Problem details | Reproduce, word for word, only the lines from the one containing "What build123d script" through the one containing "LEG_HOLE_COUNT = 9", both included.

Supplied material |

__________

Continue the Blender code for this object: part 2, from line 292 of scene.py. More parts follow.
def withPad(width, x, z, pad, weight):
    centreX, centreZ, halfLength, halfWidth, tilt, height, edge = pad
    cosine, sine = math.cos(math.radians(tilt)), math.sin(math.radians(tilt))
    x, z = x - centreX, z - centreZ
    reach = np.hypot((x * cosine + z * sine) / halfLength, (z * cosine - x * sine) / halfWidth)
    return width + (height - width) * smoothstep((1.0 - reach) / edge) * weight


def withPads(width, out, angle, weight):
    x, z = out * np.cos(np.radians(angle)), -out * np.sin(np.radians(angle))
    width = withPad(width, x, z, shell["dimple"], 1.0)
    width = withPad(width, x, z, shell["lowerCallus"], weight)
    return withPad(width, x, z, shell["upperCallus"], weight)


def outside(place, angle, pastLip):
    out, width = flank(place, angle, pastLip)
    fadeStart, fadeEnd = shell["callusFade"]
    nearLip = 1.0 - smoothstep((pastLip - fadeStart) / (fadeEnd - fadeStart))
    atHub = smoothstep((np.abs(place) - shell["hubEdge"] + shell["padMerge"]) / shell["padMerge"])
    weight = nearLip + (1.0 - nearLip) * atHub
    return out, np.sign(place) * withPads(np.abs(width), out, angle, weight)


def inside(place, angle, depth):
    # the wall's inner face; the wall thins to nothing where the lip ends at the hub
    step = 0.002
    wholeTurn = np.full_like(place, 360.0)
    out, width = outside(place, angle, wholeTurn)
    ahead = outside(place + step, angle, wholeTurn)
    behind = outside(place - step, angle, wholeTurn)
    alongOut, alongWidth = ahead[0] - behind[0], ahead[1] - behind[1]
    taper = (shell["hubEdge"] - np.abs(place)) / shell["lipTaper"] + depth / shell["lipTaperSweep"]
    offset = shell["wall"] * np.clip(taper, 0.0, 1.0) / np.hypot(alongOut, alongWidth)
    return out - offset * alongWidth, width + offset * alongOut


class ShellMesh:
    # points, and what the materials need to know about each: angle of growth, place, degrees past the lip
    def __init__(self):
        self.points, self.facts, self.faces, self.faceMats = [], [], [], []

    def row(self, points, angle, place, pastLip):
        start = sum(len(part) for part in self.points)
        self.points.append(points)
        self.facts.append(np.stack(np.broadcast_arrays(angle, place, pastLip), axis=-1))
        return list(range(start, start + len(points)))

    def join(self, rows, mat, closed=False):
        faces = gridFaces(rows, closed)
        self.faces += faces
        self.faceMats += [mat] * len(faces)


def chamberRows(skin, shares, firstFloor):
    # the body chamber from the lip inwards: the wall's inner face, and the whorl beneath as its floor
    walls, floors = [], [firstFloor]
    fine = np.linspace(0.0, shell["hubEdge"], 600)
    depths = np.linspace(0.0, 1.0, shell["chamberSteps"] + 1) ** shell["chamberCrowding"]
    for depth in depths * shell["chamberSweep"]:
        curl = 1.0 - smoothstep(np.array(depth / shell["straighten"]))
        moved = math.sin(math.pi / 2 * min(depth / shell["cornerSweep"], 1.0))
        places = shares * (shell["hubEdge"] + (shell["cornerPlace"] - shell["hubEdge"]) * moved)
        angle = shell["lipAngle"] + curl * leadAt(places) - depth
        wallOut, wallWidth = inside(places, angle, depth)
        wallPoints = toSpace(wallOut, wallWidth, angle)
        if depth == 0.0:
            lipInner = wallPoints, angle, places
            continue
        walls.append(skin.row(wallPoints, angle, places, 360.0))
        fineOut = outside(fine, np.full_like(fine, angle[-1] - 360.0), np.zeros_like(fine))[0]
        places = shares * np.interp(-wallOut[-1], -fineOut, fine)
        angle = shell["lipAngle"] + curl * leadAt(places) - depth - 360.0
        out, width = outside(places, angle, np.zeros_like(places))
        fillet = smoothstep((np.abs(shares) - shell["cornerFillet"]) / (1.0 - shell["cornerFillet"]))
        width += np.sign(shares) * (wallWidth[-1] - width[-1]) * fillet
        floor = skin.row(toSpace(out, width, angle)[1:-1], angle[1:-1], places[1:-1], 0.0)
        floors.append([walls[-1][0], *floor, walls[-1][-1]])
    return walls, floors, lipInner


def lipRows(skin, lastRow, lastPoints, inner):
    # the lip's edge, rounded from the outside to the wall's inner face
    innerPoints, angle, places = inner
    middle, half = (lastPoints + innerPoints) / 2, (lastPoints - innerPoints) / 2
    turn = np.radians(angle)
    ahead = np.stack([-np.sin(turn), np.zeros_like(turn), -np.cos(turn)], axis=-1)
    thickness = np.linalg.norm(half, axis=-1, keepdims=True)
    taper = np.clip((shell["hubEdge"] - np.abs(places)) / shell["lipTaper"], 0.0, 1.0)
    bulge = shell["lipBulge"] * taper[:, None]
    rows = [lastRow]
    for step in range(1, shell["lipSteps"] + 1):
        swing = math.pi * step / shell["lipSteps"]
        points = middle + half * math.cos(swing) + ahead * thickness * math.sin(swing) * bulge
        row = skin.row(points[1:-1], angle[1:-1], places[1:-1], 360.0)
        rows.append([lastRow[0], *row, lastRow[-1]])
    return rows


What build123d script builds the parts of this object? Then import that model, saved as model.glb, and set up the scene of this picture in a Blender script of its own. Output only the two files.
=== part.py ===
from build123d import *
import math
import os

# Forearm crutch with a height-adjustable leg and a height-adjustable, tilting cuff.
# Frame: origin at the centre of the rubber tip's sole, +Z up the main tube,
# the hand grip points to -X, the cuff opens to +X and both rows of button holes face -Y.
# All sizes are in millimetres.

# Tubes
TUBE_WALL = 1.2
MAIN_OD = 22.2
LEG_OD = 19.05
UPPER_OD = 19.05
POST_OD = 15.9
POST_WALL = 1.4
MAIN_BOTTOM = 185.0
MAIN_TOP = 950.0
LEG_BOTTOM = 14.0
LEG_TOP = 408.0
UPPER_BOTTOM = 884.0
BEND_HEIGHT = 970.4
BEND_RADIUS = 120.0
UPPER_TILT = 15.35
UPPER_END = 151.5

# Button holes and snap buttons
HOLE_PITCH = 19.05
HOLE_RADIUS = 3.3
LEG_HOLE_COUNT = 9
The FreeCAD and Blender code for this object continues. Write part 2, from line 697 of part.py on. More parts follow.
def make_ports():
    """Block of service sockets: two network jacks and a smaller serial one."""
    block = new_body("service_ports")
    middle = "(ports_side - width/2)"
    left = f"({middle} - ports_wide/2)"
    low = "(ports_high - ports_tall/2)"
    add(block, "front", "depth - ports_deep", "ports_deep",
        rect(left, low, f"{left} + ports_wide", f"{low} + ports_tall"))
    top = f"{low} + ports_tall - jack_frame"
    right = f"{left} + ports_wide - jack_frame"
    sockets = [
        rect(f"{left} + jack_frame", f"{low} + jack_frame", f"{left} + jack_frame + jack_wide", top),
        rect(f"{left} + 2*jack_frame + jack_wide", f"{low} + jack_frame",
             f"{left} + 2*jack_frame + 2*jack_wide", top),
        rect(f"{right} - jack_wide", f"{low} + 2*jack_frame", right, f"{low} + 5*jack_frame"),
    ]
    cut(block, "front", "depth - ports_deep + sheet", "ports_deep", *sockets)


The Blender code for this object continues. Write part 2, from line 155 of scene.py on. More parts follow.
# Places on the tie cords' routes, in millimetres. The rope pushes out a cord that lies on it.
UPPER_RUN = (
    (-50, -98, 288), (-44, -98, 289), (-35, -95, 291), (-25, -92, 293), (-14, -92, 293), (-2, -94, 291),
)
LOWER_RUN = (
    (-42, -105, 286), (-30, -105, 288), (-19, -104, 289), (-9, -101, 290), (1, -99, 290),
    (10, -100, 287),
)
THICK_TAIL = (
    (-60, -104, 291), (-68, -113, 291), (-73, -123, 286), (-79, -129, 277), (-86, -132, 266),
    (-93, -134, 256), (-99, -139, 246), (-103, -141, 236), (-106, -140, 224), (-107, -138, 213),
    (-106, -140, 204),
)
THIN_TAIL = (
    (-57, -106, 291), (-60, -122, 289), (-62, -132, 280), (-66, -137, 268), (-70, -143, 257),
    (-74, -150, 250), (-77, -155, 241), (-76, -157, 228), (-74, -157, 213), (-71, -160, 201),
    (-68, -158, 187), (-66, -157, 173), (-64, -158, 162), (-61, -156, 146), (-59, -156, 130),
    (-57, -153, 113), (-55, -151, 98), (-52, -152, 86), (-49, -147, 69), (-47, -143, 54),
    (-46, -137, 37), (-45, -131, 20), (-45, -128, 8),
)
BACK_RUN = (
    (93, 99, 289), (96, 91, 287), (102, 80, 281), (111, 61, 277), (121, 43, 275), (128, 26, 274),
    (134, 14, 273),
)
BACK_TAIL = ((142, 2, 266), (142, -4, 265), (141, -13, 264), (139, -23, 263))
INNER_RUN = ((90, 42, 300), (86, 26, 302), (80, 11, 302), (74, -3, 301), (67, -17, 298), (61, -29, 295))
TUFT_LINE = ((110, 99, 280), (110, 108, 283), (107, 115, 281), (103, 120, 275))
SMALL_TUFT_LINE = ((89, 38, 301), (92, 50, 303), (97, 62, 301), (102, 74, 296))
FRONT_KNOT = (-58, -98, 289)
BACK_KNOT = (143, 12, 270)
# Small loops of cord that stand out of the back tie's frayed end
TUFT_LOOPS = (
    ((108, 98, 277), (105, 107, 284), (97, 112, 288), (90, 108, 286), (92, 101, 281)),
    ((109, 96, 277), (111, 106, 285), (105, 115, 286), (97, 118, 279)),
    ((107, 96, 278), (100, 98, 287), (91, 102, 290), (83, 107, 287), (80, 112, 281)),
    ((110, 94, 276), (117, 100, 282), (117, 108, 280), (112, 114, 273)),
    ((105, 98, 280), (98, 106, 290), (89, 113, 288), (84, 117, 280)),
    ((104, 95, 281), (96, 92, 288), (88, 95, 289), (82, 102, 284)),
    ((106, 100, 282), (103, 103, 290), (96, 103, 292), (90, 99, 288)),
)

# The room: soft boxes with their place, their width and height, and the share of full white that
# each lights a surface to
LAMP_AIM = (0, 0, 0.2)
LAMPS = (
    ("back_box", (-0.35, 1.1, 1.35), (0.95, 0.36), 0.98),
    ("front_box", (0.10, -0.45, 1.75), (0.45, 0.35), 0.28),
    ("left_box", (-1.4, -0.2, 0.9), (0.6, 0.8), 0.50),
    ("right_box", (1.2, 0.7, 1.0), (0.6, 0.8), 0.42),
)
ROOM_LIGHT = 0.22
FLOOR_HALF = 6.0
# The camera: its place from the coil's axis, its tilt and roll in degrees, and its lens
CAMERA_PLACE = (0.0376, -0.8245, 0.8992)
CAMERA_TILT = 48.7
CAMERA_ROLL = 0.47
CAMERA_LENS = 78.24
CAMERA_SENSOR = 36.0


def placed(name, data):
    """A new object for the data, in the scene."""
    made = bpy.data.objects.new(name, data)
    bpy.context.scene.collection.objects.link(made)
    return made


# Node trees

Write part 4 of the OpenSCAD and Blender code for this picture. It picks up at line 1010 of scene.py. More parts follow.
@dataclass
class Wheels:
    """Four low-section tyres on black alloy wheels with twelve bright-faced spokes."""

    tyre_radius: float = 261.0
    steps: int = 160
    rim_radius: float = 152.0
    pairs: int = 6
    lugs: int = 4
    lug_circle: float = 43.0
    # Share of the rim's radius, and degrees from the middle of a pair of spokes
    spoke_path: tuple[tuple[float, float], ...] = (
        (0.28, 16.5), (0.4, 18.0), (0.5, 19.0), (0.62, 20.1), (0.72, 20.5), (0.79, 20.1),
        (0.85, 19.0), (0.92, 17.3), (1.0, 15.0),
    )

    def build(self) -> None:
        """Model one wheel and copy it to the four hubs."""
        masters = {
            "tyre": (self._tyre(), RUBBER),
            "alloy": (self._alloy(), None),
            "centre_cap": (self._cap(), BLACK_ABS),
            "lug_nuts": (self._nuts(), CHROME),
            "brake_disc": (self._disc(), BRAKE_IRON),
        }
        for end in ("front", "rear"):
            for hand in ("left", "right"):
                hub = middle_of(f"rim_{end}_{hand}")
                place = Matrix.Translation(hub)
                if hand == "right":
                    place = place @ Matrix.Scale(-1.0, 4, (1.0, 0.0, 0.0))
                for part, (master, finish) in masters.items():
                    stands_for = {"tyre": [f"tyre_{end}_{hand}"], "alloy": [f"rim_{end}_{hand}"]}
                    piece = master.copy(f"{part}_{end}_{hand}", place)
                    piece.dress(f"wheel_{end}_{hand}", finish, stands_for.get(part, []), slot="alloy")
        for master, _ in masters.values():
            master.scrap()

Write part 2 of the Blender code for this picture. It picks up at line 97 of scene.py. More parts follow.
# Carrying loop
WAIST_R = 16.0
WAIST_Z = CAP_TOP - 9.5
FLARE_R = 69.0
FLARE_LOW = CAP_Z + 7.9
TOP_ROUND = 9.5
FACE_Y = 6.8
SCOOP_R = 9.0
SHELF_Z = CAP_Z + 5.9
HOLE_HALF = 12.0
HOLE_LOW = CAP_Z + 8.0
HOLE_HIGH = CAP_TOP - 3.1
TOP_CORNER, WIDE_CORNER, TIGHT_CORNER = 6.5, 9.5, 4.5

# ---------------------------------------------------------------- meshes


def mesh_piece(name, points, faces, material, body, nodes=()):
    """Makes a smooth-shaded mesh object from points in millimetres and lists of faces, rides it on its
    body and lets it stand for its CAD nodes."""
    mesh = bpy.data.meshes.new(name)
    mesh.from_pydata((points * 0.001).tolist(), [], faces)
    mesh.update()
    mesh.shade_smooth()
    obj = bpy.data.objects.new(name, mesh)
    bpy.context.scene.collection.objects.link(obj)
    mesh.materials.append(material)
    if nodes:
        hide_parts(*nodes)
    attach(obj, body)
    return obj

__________

Solution below |
What build123d script builds the parts of this object? Then import that model, saved as model.glb, and set up the scene of this picture in a Blender script of its own. Output only the two files.
=== part.py ===
from build123d import *
import math
import os

# Forearm crutch with a height-adjustable leg and a height-adjustable, tilting cuff.
# Frame: origin at the centre of the rubber tip's sole, +Z up the main tube,
# the hand grip points to -X, the cuff opens to +X and both rows of button holes face -Y.
# All sizes are in millimetres.

# Tubes
TUBE_WALL = 1.2
MAIN_OD = 22.2
LEG_OD = 19.05
UPPER_OD = 19.05
POST_OD = 15.9
POST_WALL = 1.4
MAIN_BOTTOM = 185.0
MAIN_TOP = 950.0
LEG_BOTTOM = 14.0
LEG_TOP = 408.0
UPPER_BOTTOM = 884.0
BEND_HEIGHT = 970.4
BEND_RADIUS = 120.0
UPPER_TILT = 15.35
UPPER_END = 151.5

# Button holes and snap buttons
HOLE_PITCH = 19.05
HOLE_RADIUS = 3.3
LEG_HOLE_COUNT = 9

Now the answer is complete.